今後の採用市場を展望する上では、データに基づいた戦略立案がより一層重要になります。山形労働局が発信する月次統計は、採用活動のタイミングやターゲット層の選定において信頼性の高い情報源となり得ます。たとえば、就職件数は2,212件で前年同月比2.5%の増加となっており、着実に職が決まっている状況が伺えます。このうち、45歳以上の中高年層の就職件数は1,269件と全体の約57%を占めており、ミドル・シニア層を主軸にした採用が、今後ますます現実的な選択肢となることが示されています。

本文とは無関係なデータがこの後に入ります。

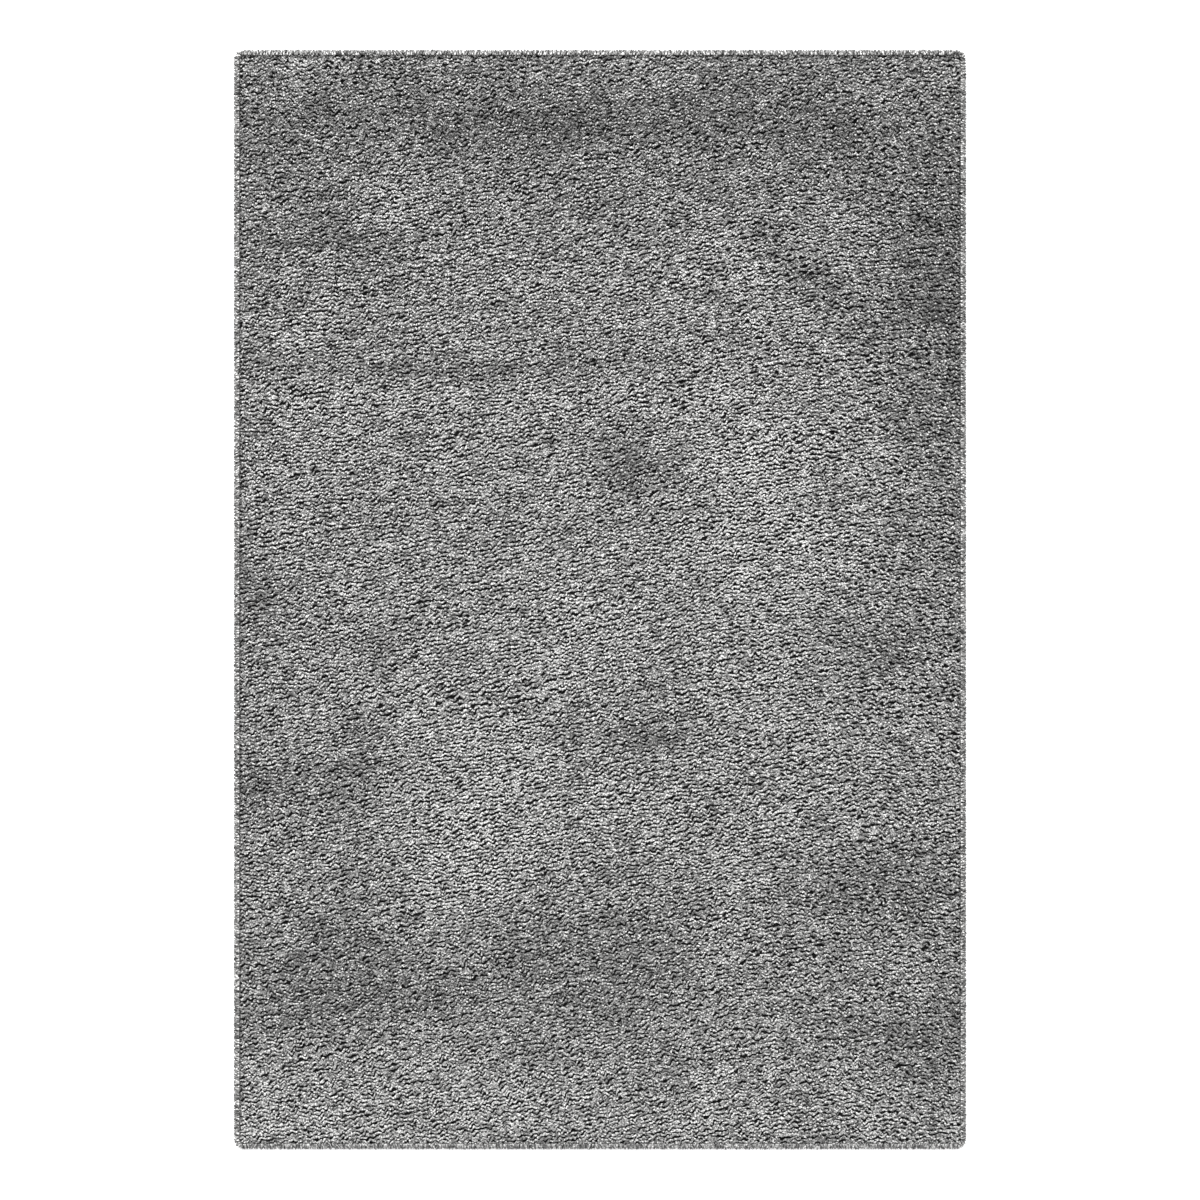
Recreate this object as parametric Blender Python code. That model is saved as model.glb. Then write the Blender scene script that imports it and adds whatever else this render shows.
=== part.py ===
"""A plain grey shag rug lying flat, in metres with +Z up.

The underside rests at z = 0 with its middle at the origin. The width runs along X and the length along Y.
The rug is one solid: a thin ground cloth at the bottom, and on it the dense pile as a lumpy slab. Locks of
pile at the rim lean out over the edge of the ground cloth and droop to the floor.
"""

import math
import random
from collections import namedtuple

import bmesh
import bpy
from mathutils import Matrix, Vector, noise
from mathutils.geometry import delaunay_2d_cdt

# Driving dimensions.
RUG_WIDTH = 1.20  # over the tips of the rim locks
RUG_LENGTH = 1.80
CORNER_RADIUS = 0.014
CLOTH_THICKNESS = 0.003
PILE_TOP = 0.030  # usual height of the brushed pile's top above the floor

# The slab's edge in section, from the floor up: how far each ring lies inside the outline, and its height.
Ring = namedtuple("Ring", "inset height")
EDGE_RINGS = (
    Ring(inset=0.0200, height=0.0),
    Ring(inset=0.0200, height=CLOTH_THICKNESS),
    Ring(inset=0.0140, height=0.0065),
    Ring(inset=0.0115, height=0.0220),
    Ring(inset=0.0220, height=0.0290),
)
CLOTH_RINGS = 2  # the first rings are the ground cloth's edge, which is cut straight
LOCK_BAND = 2  # the rim locks grow from the faces between this ring and the next
RIM_UNEVENNESS = 0.0018

# The rim locks: how many stand on each side and round each corner, and how each one tapers.
LOCKS_ON_WIDTH = 56
LOCKS_ON_LENGTH = 86
LOCKS_ON_CORNER = 3
LOCK_SPACING_JITTER = 0.18  # of the distance between two locks
LOCK_SHORTFALL = 0.0035  # most that a tip stays inside the outline
LOCK_LEAN = 0.32  # how far the tips lean along the edge, in groups, of a lock's width
LOCK_LEAN_GROUP = 6  # about how many locks lean the same way
LOCK_LEAN_JITTER = 0.04  # most that a single lock leans off its group, of its width
LOCK_TIP_LIFT = 0.0050  # most that a tip hangs above the floor
Stage = namedtuple("Stage", "out drop width height")  # shares of the way and of the width, and a size
LOCK_STAGES = (
    Stage(out=0.58, drop=0.26, width=0.82, height=0.0120),
    Stage(out=1.00, drop=1.00, width=0.46, height=0.0060),
)

# The lumps of the top.
LUMP_PITCH = 0.038
LUMP_MARGIN = 0.6  # between the last ring and the first lumps, of the pitch
LUMP_OFFSET = 0.30  # most that a lump's place is off its row, of the pitch
LUMP_RISE = 0.0045  # most that a single lump rises or sinks
WAVE_LENGTH = 0.17
WAVE_RISE = 0.0020

# Where the pile was brushed over: soft hollows and swells as ovals, by middle, half sizes and turn.
BrushMark = namedtuple("BrushMark", "x y half_x half_y turn rise")
BRUSH_MARKS = (
    BrushMark(x=0.00, y=0.77, half_x=0.56, half_y=0.05, turn=0, rise=-0.0030),
    BrushMark(x=-0.40, y=0.59, half_x=0.18, half_y=0.03, turn=0, rise=-0.0022),
    BrushMark(x=0.31, y=0.55, half_x=0.16, half_y=0.03, turn=-39, rise=-0.0022),
    BrushMark(x=0.53, y=0.52, half_x=0.05, half_y=0.16, turn=0, rise=-0.0028),
    BrushMark(x=-0.24, y=0.38, half_x=0.33, half_y=0.03, turn=0, rise=-0.0024),
    BrushMark(x=-0.24, y=0.32, half_x=0.33, half_y=0.03, turn=0, rise=0.0020),
    BrushMark(x=0.04, y=0.20, half_x=0.05, half_y=0.07, turn=0, rise=-0.0030),
    BrushMark(x=0.28, y=0.20, half_x=0.14, half_y=0.16, turn=0, rise=0.0022),
    BrushMark(x=-0.42, y=0.13, half_x=0.06, half_y=0.03, turn=0, rise=-0.0018),
    BrushMark(x=0.49, y=-0.07, half_x=0.06, half_y=0.06, turn=0, rise=-0.0022),
    BrushMark(x=0.08, y=-0.22, half_x=0.11, half_y=0.03, turn=0, rise=-0.0020),
    BrushMark(x=-0.39, y=-0.27, half_x=0.07, half_y=0.08, turn=0, rise=-0.0028),
    BrushMark(x=-0.19, y=-0.34, half_x=0.12, half_y=0.17, turn=0, rise=0.0022),
    BrushMark(x=0.43, y=-0.46, half_x=0.12, half_y=0.06, turn=0, rise=-0.0024),
    BrushMark(x=-0.44, y=-0.63, half_x=0.13, half_y=0.10, turn=0, rise=-0.0030),
    BrushMark(x=-0.05, y=-0.61, half_x=0.26, half_y=0.09, turn=0, rise=-0.0026),
    BrushMark(x=-0.27, y=-0.83, half_x=0.31, half_y=0.04, turn=0, rise=0.0018),
)

PILE_COLOUR = (0.229, 0.229, 0.223, 1.0)
PILE_ROUGHNESS = 0.95
SHARP_EDGE = math.radians(55)
SEED = 11


def clear_scene():
    for obj in list(bpy.data.objects):
        bpy.data.objects.remove(obj, do_unlink=True)


def pile_material():
    material = bpy.data.materials.new("grey_shag_pile")
    material.use_nodes = True
    shader = material.node_tree.nodes["Principled BSDF"]
    shader.inputs["Base Color"].default_value = PILE_COLOUR
    shader.inputs["Roughness"].default_value = PILE_ROUGHNESS
    shader.inputs["Metallic"].default_value = 0.0
    return material


def brushed_height(x, y):
    """The pile's height where it is brushed: long soft waves, and each brush mark's hollow or swell."""
    height = PILE_TOP + WAVE_RISE * noise.noise(Vector((x / WAVE_LENGTH, y / WAVE_LENGTH, 0.5)))
    for mark in BRUSH_MARKS:
        place = Matrix.Rotation(-math.radians(mark.turn), 2) @ Vector((x - mark.x, y - mark.y))
        distance = math.hypot(place.x / mark.half_x, place.y / mark.half_y)
        height += mark.rise * math.exp(-distance * distance)
    return height


def spacing_shifts(rng):
    """How far each column of the rim is moved along its side, as a share of a lock's width."""
    count = 2 * (LOCKS_ON_WIDTH + LOCKS_ON_LENGTH) + 4 * LOCKS_ON_CORNER
    return [rng.uniform(-LOCK_SPACING_JITTER, LOCK_SPACING_JITTER) for _ in range(count)]


def outline_loop(inset, shifts):
    """The rug's outline moved in by inset: a rounded rectangle, anticlockwise, a point for each column."""
    middle_x = RUG_WIDTH / 2 - inset - CORNER_RADIUS
    middle_y = RUG_LENGTH / 2 - inset - CORNER_RADIUS
    middles = ((middle_x, middle_y), (-middle_x, middle_y), (-middle_x, -middle_y), (middle_x, -middle_y))
    sides = (LOCKS_ON_WIDTH, LOCKS_ON_LENGTH, LOCKS_ON_WIDTH, LOCKS_ON_LENGTH)

    def on_corner(corner, turn):
        angle = math.pi / 2 * turn
        x, y = middles[corner % 4]
        return Vector((x + CORNER_RADIUS * math.cos(angle), y + CORNER_RADIUS * math.sin(angle)))

    points = []
    for corner, locks in enumerate(sides):
        for step in range(LOCKS_ON_CORNER + 1):
            points.append(on_corner(corner, corner + step / LOCKS_ON_CORNER))
        start = points[-1]
        end = on_corner(corner + 1, corner + 1)
        for step in range(1, locks):
            points.append(start.lerp(end, (step + shifts[len(points)]) / locks))
    return points


def add_ring(bm, ring, shifts, unevenness, rng):
    """The points of one ring of the edge, each in or out, up or down, by up to unevenness."""
    points = outline_loop(ring.inset, shifts)
    verts = []
    for number, point in enumerate(points):
        along = (points[(number + 1) % len(points)] - points[number - 1]).normalized()
        out = rng.uniform(-unevenness, unevenness)
        height = ring.height + rng.uniform(-unevenness, unevenness)
        verts.append(bm.verts.new((point.x + along.y * out, point.y - along.x * out, height)))
    return verts


def add_band(bm, lower, upper):
    """The faces between two rings, all facing out."""
    count = len(lower)
    faces = []
    for i in range(count):
        j = (i + 1) % count
        faces.append(bm.faces.new((lower[i], lower[j], upper[j], upper[i])))
    return faces


def lump_places(rng):
    """The places of the lumps inside the last ring: staggered rows, each lump a little off its row."""
    margin = EDGE_RINGS[-1].inset + LUMP_MARGIN * LUMP_PITCH
    half_x = RUG_WIDTH / 2 - margin
    half_y = RUG_LENGTH / 2 - margin
    columns = round(2 * half_x / LUMP_PITCH)
    rows = round(2 * half_y / (LUMP_PITCH * math.sqrt(3) / 2))
    places = []
    for row in range(rows + 1):
        stagger = 0.25 if row % 2 else -0.25
        for column in range(columns + 1):
            x = ((column + stagger) / columns * 2 - 1) * half_x
            y = (row / rows * 2 - 1) * half_y
            x += rng.uniform(-LUMP_OFFSET, LUMP_OFFSET) * LUMP_PITCH
            y += rng.uniform(-LUMP_OFFSET, LUMP_OFFSET) * LUMP_PITCH
            places.append(Vector((max(-half_x, min(half_x, x)), max(-half_y, min(half_y, y)))))
    return places


def add_top(bm, border, rng):
    """The lumpy top: a triangle mesh between the lumps and the edge's last ring."""
    verts = list(border)
    for place in lump_places(rng):
        height = brushed_height(place.x, place.y) + rng.uniform(-LUMP_RISE, LUMP_RISE)
        verts.append(bm.verts.new((place.x, place.y, height)))
    flat = [vert.co.to_2d() for vert in verts]
    border_edges = [(i, (i + 1) % len(border)) for i in range(len(border))]
    _, _, triangles, sources, _, _ = delaunay_2d_cdt(flat, border_edges, [], 1, 1e-6)
    for triangle in triangles:
        bm.faces.new([verts[sources[corner][0]] for corner in triangle])


def share_often_zero(rng):
    """A random share up to 1, and none at all one time in three."""
    return max(0.0, rng.uniform(-0.5, 1.0))


def grow_lock(bm, root, before, after, lean, rng):
    """Draws one rim face out into a tapered lock, whose tip lies level near the floor at the outline.

    before and after are the outline's two points in front of the root. lean is how far the tip is drawn
    along the edge, as a share of the lock's width.
    """
    along = (after - before).normalized().to_3d()
    outward = Vector((along.y, -along.x, 0))
    start = root.calc_center_median()
    end = before.lerp(after, 0.5 + lean).to_3d()
    end -= outward * LOCK_SHORTFALL * share_often_zero(rng)
    end.z = LOCK_STAGES[-1].height / 2 + LOCK_TIP_LIFT * share_often_zero(rng)
    face = root
    for stage in LOCK_STAGES:
        last_middle = face.calc_center_median()
        middle = start.lerp(end, stage.out)
        middle.z = start.z + (end.z - start.z) * stage.drop
        half_width = stage.width * (after - before).length / 2
        face = bmesh.ops.extrude_discrete_faces(bm, faces=[face])["faces"][0]
        for vert in face.verts:
            offset = vert.co - last_middle
            vert.co = middle + along * math.copysign(half_width, offset.dot(along))
            vert.co.z += math.copysign(stage.height / 2, offset.z)


def make_rug():
    rng = random.Random(SEED)
    bm = bmesh.new()
    shifts = spacing_shifts(rng)
    rings = []
    for number, ring in enumerate(EDGE_RINGS):
        unevenness = 0.0 if number < CLOTH_RINGS else RIM_UNEVENNESS
        rings.append(add_ring(bm, ring, shifts, unevenness, rng))
    bm.faces.new(reversed(rings[0]))
    bands = [add_band(bm, lower, upper) for lower, upper in zip(rings, rings[1:])]
    add_top(bm, rings[-1], rng)
    outline = outline_loop(0.0, shifts)
    for number, root in enumerate(bands[LOCK_BAND]):
        lean = LOCK_LEAN * noise.noise(Vector((number / LOCK_LEAN_GROUP, 0.5, 0.5)))
        lean += rng.uniform(-LOCK_LEAN_JITTER, LOCK_LEAN_JITTER)
        grow_lock(bm, root, outline[number], outline[(number + 1) % len(outline)], lean, rng)
    bmesh.ops.recalc_face_normals(bm, faces=bm.faces)
    mesh = bpy.data.meshes.new("rug")
    bm.to_mesh(mesh)
    bm.free()
    mesh.shade_smooth()
    mesh.set_sharp_from_angle(angle=SHARP_EDGE)
    mesh.materials.append(pile_material())
    rug = bpy.data.objects.new("rug", mesh)
    bpy.context.scene.collection.objects.link(rug)
    return rug


clear_scene()
make_rug()
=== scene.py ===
"""The looks of a plain grey shag rug: its pile, its ground cloth, the floor and the light.

The pile is a dense lower body with many single leaning locks on it. Lengths are in metres in the
CAD frame: X along the rug's width, Y along its length, Z up from the floor.
"""

import math

import bpy
import numpy as np
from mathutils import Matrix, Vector
from mathutils.bvhtree import BVHTree


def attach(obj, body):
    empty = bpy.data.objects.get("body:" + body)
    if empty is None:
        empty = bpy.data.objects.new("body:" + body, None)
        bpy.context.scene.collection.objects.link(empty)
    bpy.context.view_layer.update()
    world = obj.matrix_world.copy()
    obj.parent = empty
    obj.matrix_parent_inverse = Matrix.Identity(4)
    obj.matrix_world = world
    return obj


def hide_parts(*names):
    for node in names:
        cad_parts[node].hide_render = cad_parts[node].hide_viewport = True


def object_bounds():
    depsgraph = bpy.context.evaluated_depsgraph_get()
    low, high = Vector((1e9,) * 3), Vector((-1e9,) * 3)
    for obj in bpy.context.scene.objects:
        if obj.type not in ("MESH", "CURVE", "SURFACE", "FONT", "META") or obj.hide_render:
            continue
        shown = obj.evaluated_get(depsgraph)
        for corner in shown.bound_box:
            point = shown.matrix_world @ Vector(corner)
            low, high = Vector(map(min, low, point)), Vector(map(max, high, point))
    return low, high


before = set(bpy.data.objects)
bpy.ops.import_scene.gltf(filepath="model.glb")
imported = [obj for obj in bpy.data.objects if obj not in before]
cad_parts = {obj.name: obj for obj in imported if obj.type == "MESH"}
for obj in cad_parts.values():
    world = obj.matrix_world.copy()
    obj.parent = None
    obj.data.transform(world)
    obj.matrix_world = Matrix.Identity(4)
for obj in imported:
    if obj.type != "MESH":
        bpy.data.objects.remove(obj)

CAD_LOW, CAD_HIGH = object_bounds()
HALF = np.array([CAD_HIGH.x, CAD_HIGH.y])  # half the rug's width and length
SEED = 5  # of the locks' places, shapes and shades

# ---- The pile's build ----------------------------------------------------------------------------

CORNER_RADIUS = 0.018
CLOTH_THICKNESS = 0.003
CLOTH_INSET = 0.020  # of the ground cloth's edge from the outline
CLOTH_CORNER_STEPS = 8
CLOTH_EDGE = 0.0007  # the radius of its softened edges
CLOTH_EDGE_STEPS = 2
PILE_GAP = 0.0003  # between the ground cloth and what stands on it
TOP_INSET = 0.0145  # the CAD's top is read this far inside the outline
TOP_SAMPLES = (121, 181)  # along X and Y
BASE_INSET = 0.0050  # of the dense lower pile's edge from the outline
BASE_EDGE_HEIGHT = 0.0200
BASE_WALL = (
    # inset and height of each ring below that edge
    (0.0040, 0.0150),
    (0.0060, 0.0085),
    (0.0205, CLOTH_THICKNESS + PILE_GAP),
)
SHOULDER = 0.0100  # how much lower the pile's top is at the outline
SPLAY_REACH = 0.012  # over what length inside the outline the locks turn to lean out
SPLAY_START = 1.2  # how far inside it they start to, in such lengths
BASE_DEPTH = 0.0046  # of the dense lower pile under the pile's top
BASE_CELL = 0.0075  # of its mesh

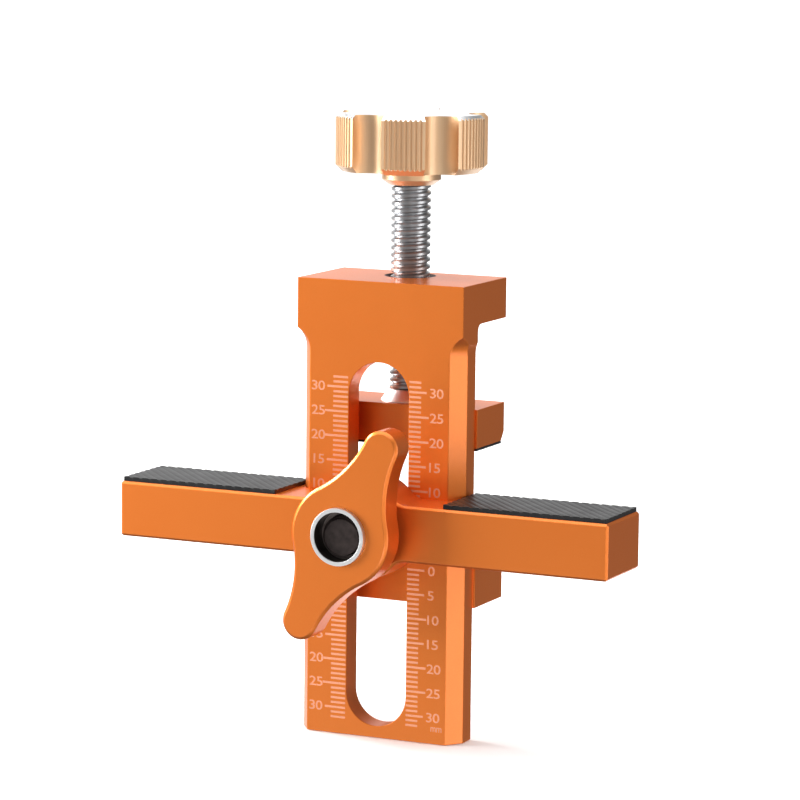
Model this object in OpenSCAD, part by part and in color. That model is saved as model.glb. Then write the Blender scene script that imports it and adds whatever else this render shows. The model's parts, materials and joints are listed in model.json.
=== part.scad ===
// Cabinet hardware jig: a slotted plate with a screw clamp behind it and a sliding
// cross bar in front. The origin is the middle of the plate's bottom face, +Z runs up
// the plate, +X along the bar to its right, and -Y is the side with the scales.

/* [Plate] */
// Width of the plate below the head
plate_w = 35.8; // [33:0.2:40]
// Thickness of the plate, front to back
plate_t = 7.5; // [6.6:0.1:9]
// Height of the body, base to head top
body_h = 93.1; // [90:0.5:110]
// Width of the bevels on the front corners, across the plate
corner_w = 2.45; // [1:0.05:3.5]
// Depth of the bevels on the front corners, front to back
corner_d = 3.5; // [1:0.1:4.5]
// How much higher the sides are milled at full depth
side_rise = 0.6; // [0.3:0.1:1]
// Radius of the cutter that leaves the scooped run-outs
runout_r = 5.2; // [3:0.05:8]
// Plain height left between the run-outs and the head's underside
runout_below = 0.45; // [0.1:0.05:4]

/* [Slot] */
// Width of the slot between its lips
slot_w = 13.3; // [10:0.1:15]
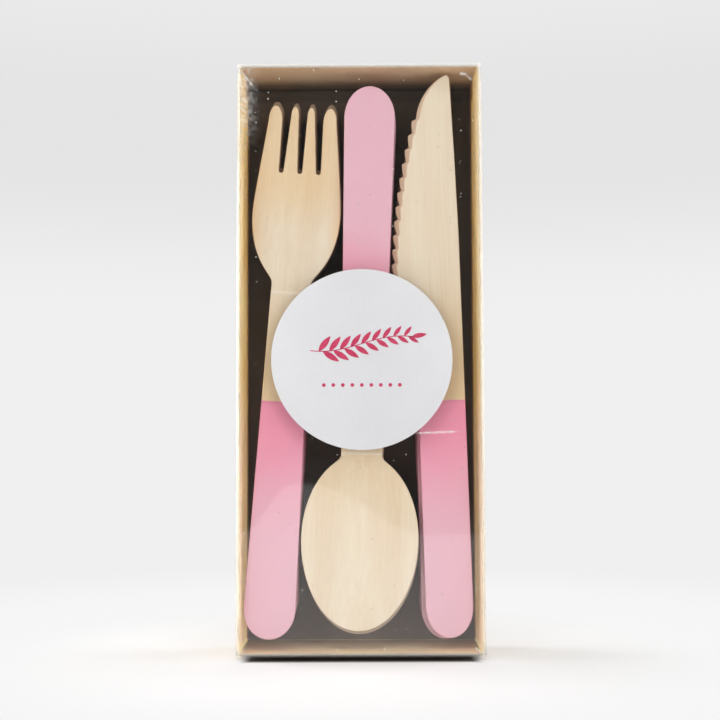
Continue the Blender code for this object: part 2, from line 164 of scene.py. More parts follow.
# Floor and light
CONTACT_GAP = 0.9 * MM        # the pack's base bows up off the table by this much
BACKDROP = (0.87, 0.87, 0.87)
FILL = 0.32
SIDE_FILL = 2.0
FRONT_FILL = 0.32
TOP_WATTS = 1.9
SIDE_WATTS = 2.65
LEFT_WASH_WATTS = 2.9
RIGHT_WASH_WATTS = 1.4

SWAY = random.Random(7)


class Value:
    """A shader value that takes part in Python sums."""

    def __init__(self, finish, socket):
        self.finish = finish
        self.socket = socket

    def sum(self, operation, *terms):
        return self.finish.add("ShaderNodeMath", {"operation": operation}, dict(enumerate(terms)))

    def __add__(self, other):
        return self.sum("ADD", self, other)

    def __radd__(self, other):
        return self.sum("ADD", other, self)

    def __sub__(self, other):
        return self.sum("SUBTRACT", self, other)

    def __rsub__(self, other):
        return self.sum("SUBTRACT", other, self)

    def __mul__(self, other):
        return self.sum("MULTIPLY", self, other)

    def __rmul__(self, other):
        return self.sum("MULTIPLY", other, self)

    def __truediv__(self, other):
        return self.sum("DIVIDE", self, other)

    def __pow__(self, other):
        return self.sum("POWER", self, other)

    def __lt__(self, other):
        return self.sum("LESS_THAN", self, other)

    def __abs__(self):
        return self.sum("ABSOLUTE", self)

    def larger(self, other):
        return self.sum("MAXIMUM", self, other)

    def smaller(self, other):
        return self.sum("MINIMUM", self, other)

    def ramp(self, low, high, from_value=0.0, to_value=1.0):
        """Smooth change from one value to another while this one goes from low to high."""
        settings = {"interpolation_type": "SMOOTHSTEP"}
        inputs = {"Value": self, "From Min": low, "From Max": high}
        inputs.update({"To Min": from_value, "To Max": to_value})
        return self.finish.add("ShaderNodeMapRange", settings, inputs)

    def output(self, name):
        """Another output of the same node."""
        return Value(self.finish, self.socket.node.outputs[name])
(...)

最終的に企業が採用で成果を上げるには、単なる「人手の補充」ではなく、「組織としての強化」を意識した採用活動が求められます。具体的には、人材の定着と育成を同時に図る体制づくり、従業員の働きがいを醸成する職場環境の整備、そして採用から退職までを一貫してマネジメントする戦略的人事の視点が不可欠です。こうした取り組みは、採用市場での競争力を確保するだけでなく、地域社会からの信頼にもつながり、結果的には企業の持続的成長に寄与することとなるでしょう。